* [Records for the exercise]:
- - - - -

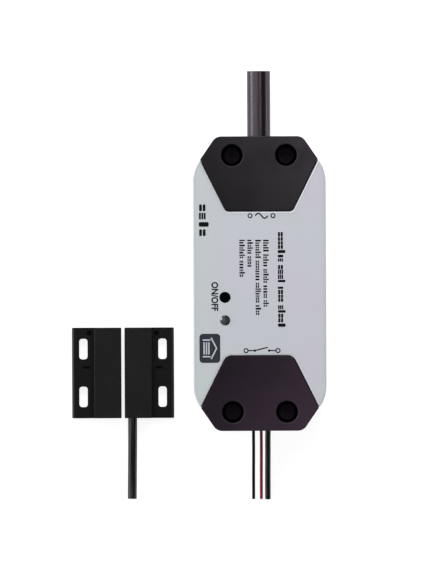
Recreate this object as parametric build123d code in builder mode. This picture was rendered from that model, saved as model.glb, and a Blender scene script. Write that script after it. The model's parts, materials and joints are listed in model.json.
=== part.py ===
from build123d import *
import math
import os

os.makedirs("parts", exist_ok=True)

# All lengths are in millimetres. The controller lies on its base with its face up: +Y runs
# from the output end to the mains end, and the origin is the middle of the base face.

# Cutting and fits
overrun = 1.0
seam_gap = 0.25
thread_gap = 0.05
slide_gap = 0.08
lamp_gap = 0.1
clamp_gap = 0.05
board_gap = 0.6
component_gap = 0.75
headroom = 0.6

# Walls of the casing
wall = 1.8
floor_thickness = 2.0
roof_thickness = 1.8
cover_wall = 1.6

# What the casing is built round
relay_length = 19.0
relay_width = 15.2
relay_height = 15.0
transformer_length = 13.0
transformer_width = 13.5
transformer_height = 12.0
radio_board_width = 13.5
varistor_thickness = 3.0
hall_aisle = 2.6
capacitor_diameter = 6.3
capacitor_height = 11.0
board_standoff = 3.0
board_thickness = 1.6
parting_above_board = 2.4

# Casing outline, wide enough for the radio board, the varistor and the transformer in a row
hall_row = radio_board_width + varistor_thickness + transformer_width + 2 * hall_aisle
case_width = hall_row + 2 * (wall + board_gap + component_gap)
end_width_share = 0.6506
shoulder_length = 10.6
side_radius = 11.0
end_radius = 3.2
face_edge_radius = 0.45
ear_tip_radius = 0.4
base_edge_radius = 1.0
cover_length = 23.3
cover_tip_setback = 7.1
cover_inner_width_share = 0.4964
input_corner_radius = 1.4
output_corner_radius = 2.7
cover_edge_radius = 0.3

board_bottom = floor_thickness + board_standoff
board_top = board_bottom + board_thickness
roof_underside = board_top + relay_height + headroom
case_height = roof_underside + roof_thickness
hall_components = relay_length + capacitor_diameter + transformer_length
hall_length = 2 * (wall + seam_gap) + hall_components + 4 * component_gap
case_length = hall_length + 2 * cover_length
half_length = case_length / 2
half_width = case_width / 2
end_width = case_width * end_width_share
cover_inner_width = case_width * cover_inner_width_share
hall_inner_end = hall_length / 2 - wall - seam_gap
parting_height = board_top + parting_above_board

# Locating lip between the two shells
shadow_line_height = 0.4
shadow_line_depth = 0.25
lip_height = 1.4
lip_gap = 0.1
lip_length_share = 0.62

# Mains lead and the round opening that both ends have for it
lead_diameter = 7.3
lead_opening_gap = 0.15
lead_outside = 20.5
core_diameter = 2.7
core_spacing = 3.0
conductor_diameter = 1.2
core_bend_share = 0.25
lead_radius = lead_diameter / 2
opening_radius = lead_radius + lead_opening_gap
lead_height = parting_height
lead_cut_y = half_length + lead_outside

# Cover screws in their recesses
recess_diameter = 6.9
recess_depth = 12.0
recess_edge = 0.25
recess_wall = 1.15
recess_floor = 2.0
screw_setback = 5.9
screw_boss_gap = 0.1
cover_screw_head_diameter = 6.0
cover_screw_head_height = 2.2
cover_screw_diameter = 2.9
cover_screw_length = 8.0
cover_screw_clearance = 0.2
base_boss_radius = 3.2
rib_thickness = 1.6
recess_radius = recess_diameter / 2
cover_boss_radius = recess_radius + recess_wall
screw_spacing = 2 * (opening_radius + cover_boss_radius) + screw_boss_gap
screw_y = half_length - screw_setback
recess_floor_height = case_height - recess_depth
cover_boss_bottom = recess_floor_height - recess_floor

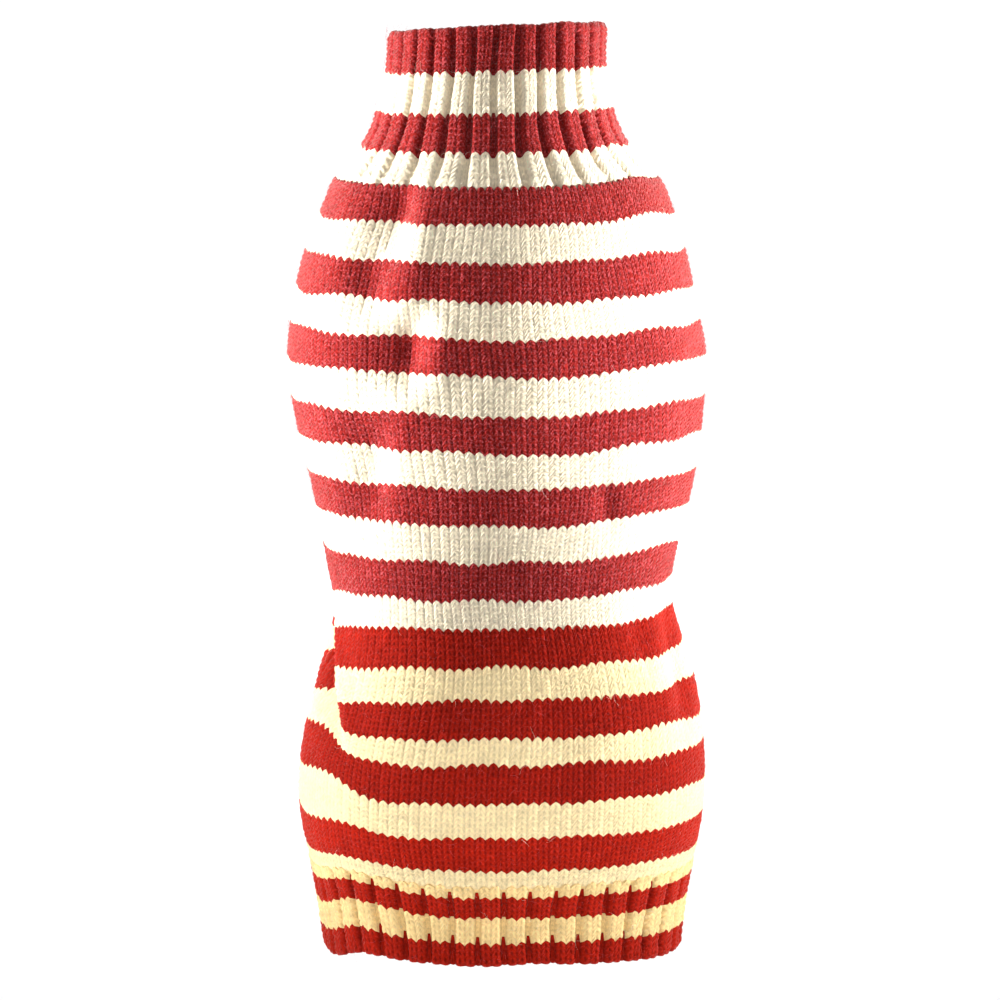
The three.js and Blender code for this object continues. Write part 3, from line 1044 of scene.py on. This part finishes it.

- - - - -

* [What you will do]: Filter the entries and copy out every line with the word "that".

* [Solution to this problem]:
Recreate this object as parametric build123d code in builder mode. This picture was rendered from that model, saved as model.glb, and a Blender scene script. Write that script after it. The model's parts, materials and joints are listed in model.json.
# Mains lead and the round opening that both ends have for it